To deal with these two possible Chinese motives, the Indonesian government will certainly not open negotiations over the maritime boundaries around the Natuna Islands, recognizing that the “nine-dash line” claim has no legal basis and was declared invalid by an international arbitral tribunal in 2016. The country therefore needs to negotiate maritime boundaries and the protection and utilization of natural resources with neighboring countries that claim territories in the South China Sea, namely Malaysia, Brunei, the Philippines, and Vietnam. The results of these negotiations should then be immediately submitted to the United Nations in accordance with Article 75 of UNCLOS.
Such a multilateral agreement would serve to strengthen Indonesia’s maritime boundaries in the Natuna Sea as well as to solidify relations between Indonesia and its neighbors. At the same time, it would help refute China’s claims in the Natuna Sea and to cooperate in the protection and utilization of natural resources in the region.
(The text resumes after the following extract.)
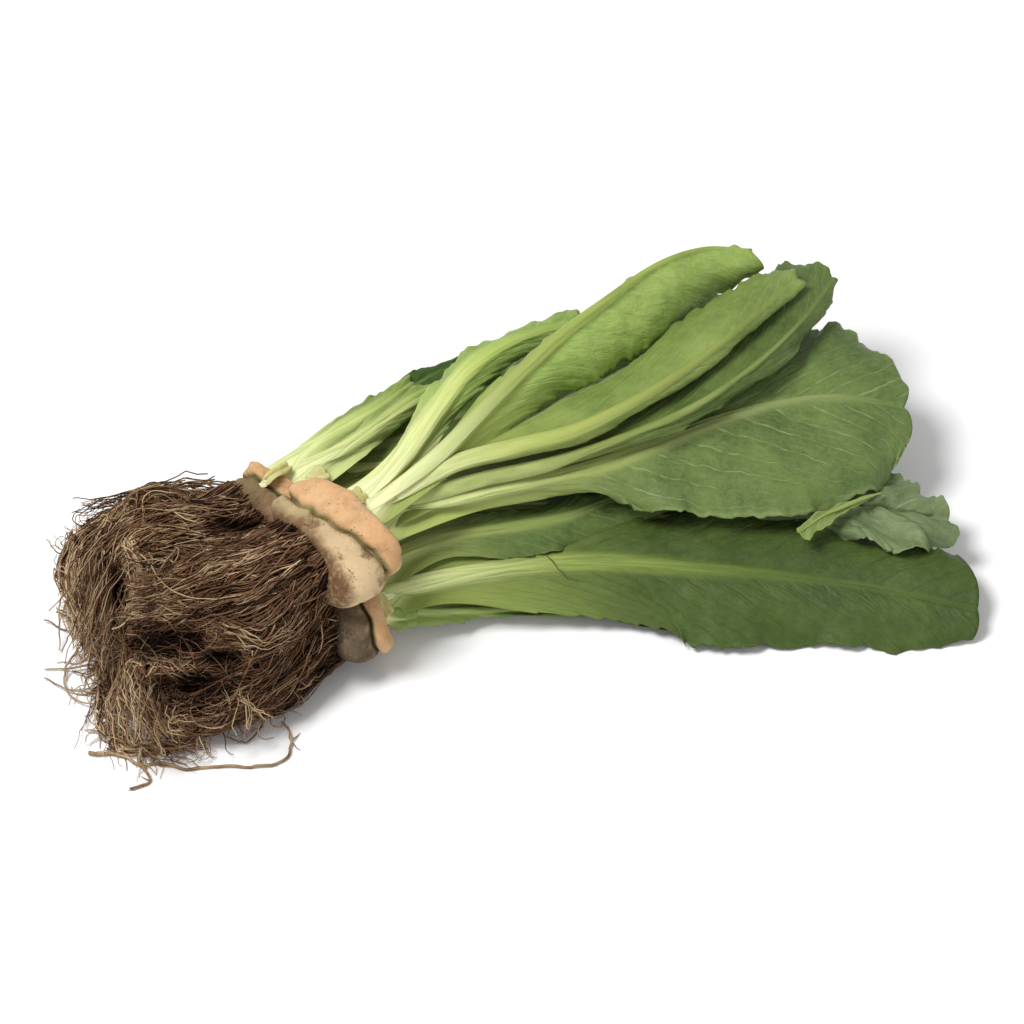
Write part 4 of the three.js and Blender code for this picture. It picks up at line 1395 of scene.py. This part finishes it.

No less important is the urgency of increasing Indonesian navy patrols in the EEZ area in order to protect our fishermen in the area and stop them from being intimidated by the presence of ships from China and other countries. Without the effective presence of the Indonesian Navy in the North Natuna Sea, other nations could be emboldened to carry out the illegal activities. The Indonesian government should not delay formulating a serious and integrated strategy protecting its national interests and upholding Indonesian sovereignty, especially in the tense areas around the Natuna Islands.